The suspicious chain of events that unfolded that late October evening are relayed solely through the eyes of Kathy Gilleran, and the film is as much about her attempt to cope with the crushing loss of her son and her search for justice as it is about Aeryn’s vanishing. While Ms. Gilleran leads viewers through a series of revelations that credibly documents what is either a horribly botched investigation at best or serious wrongdoing and a potential cover up at worst, it’s too much to ask of any single subject to carry an entire feature-length documentary.
The film drives home certain points relentlessly, such as Ms. Gilleran’s understandably palpable anguish, but fails to satisfy some of this mystery’s most basic quandaries, like what Aeryn’s friends knew about his acquaintances and perhaps theorized about his disappearance, what the police could possibly be hiding, and why U.S. diplomats appear to have done little-to-nothing to find the truth. It ultimately leaves viewers wishing the filmmakers had interviewed a wider range of people, made more inquiries of both U.S. and Austrian officials and, quite simply, probed the subject matter with the tenacity of a hungry investigative reporter.

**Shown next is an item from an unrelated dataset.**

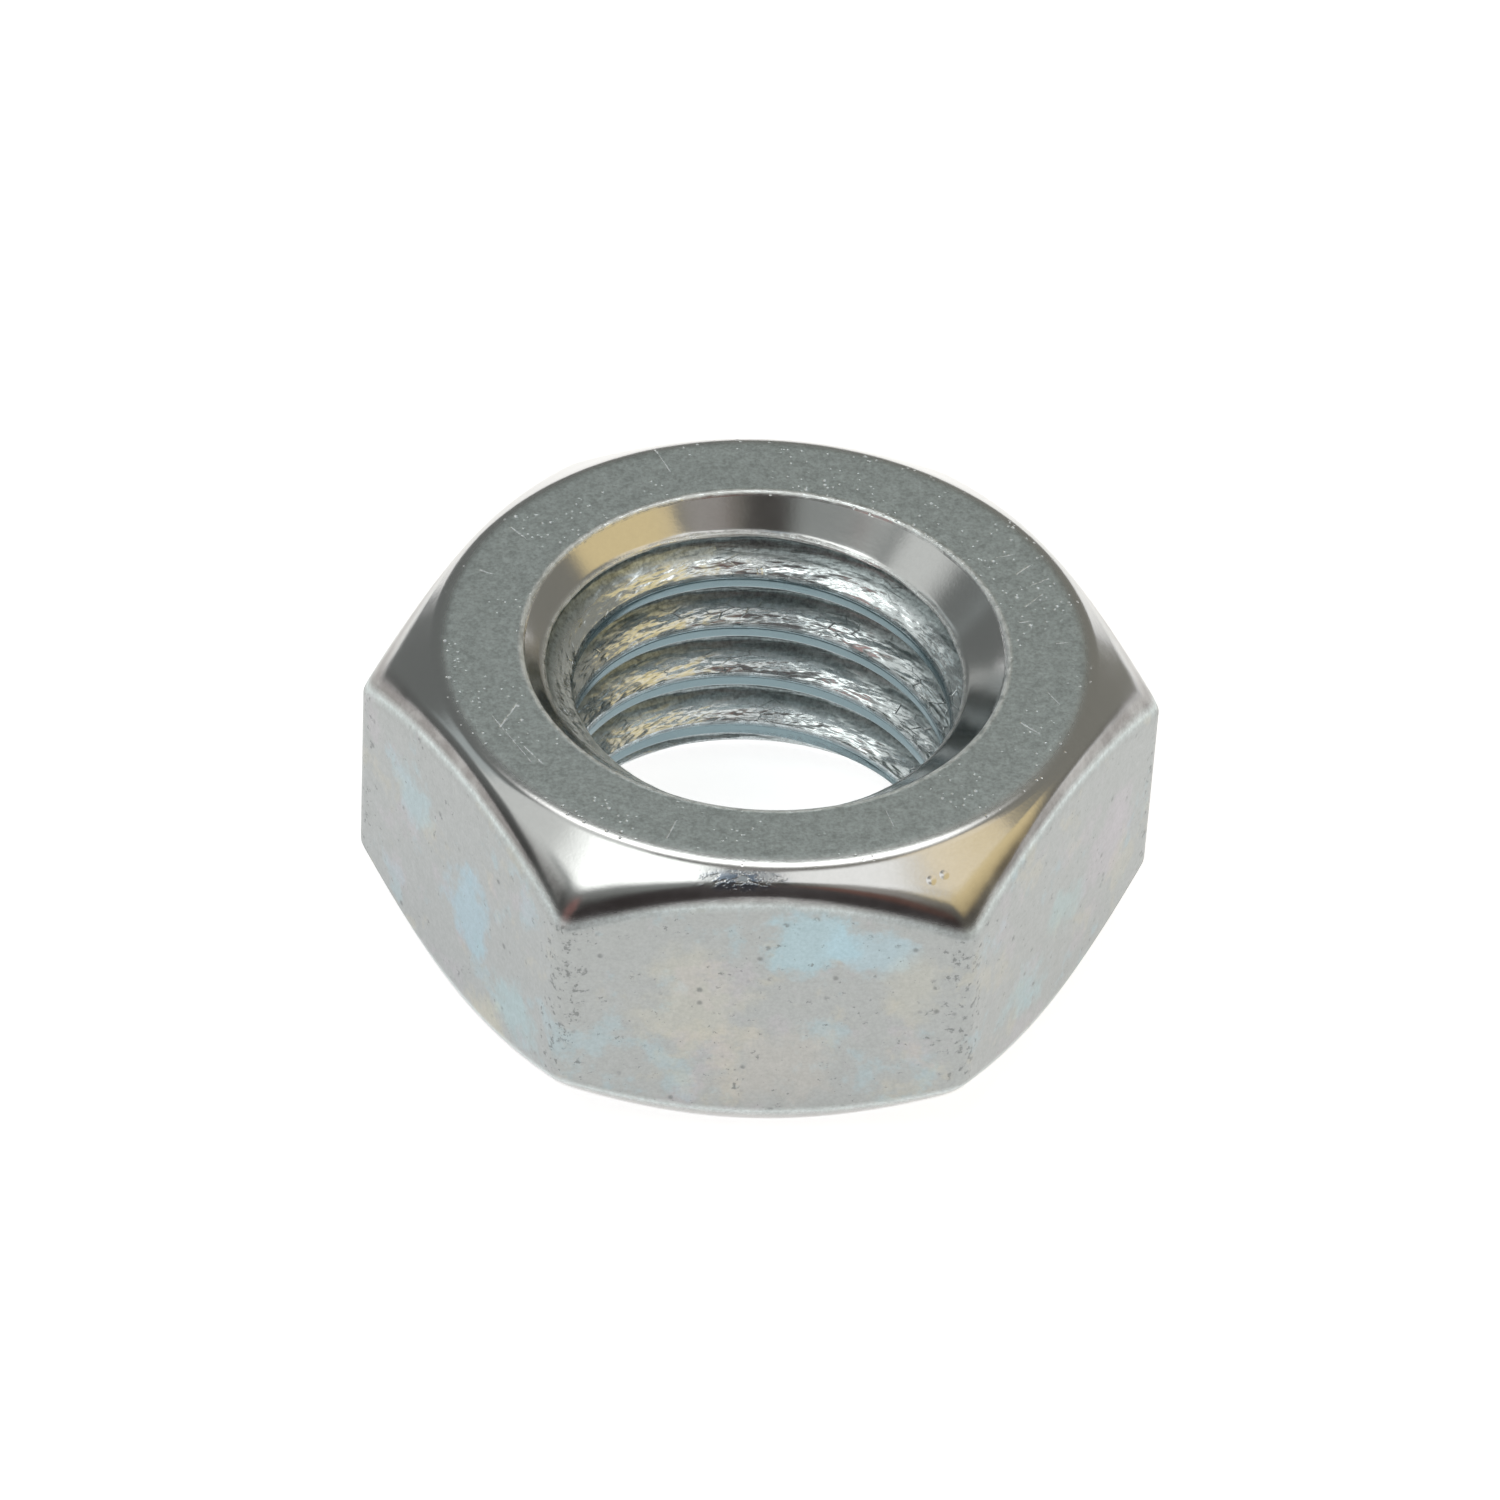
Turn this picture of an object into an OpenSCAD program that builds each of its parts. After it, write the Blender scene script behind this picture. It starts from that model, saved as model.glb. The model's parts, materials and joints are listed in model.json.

Aeryn Gilleran’s story is both compelling and worthy of scrutiny and his mother’s quest for the truth is equally as courageous and heart-wrenching. But the film itself lacks structure and takes on an unfortunate one-dimensional feel due to its dearth of varied voices and sourcing.
Gone attempts to shine a light on the dark corners of a tale riddled with inconsistencies but it fails to illuminate much more than a mother’s despair and a gut-level sense that something went horribly awry, which might have translated into gripping cinema if the fundamentals of the film had been stronger.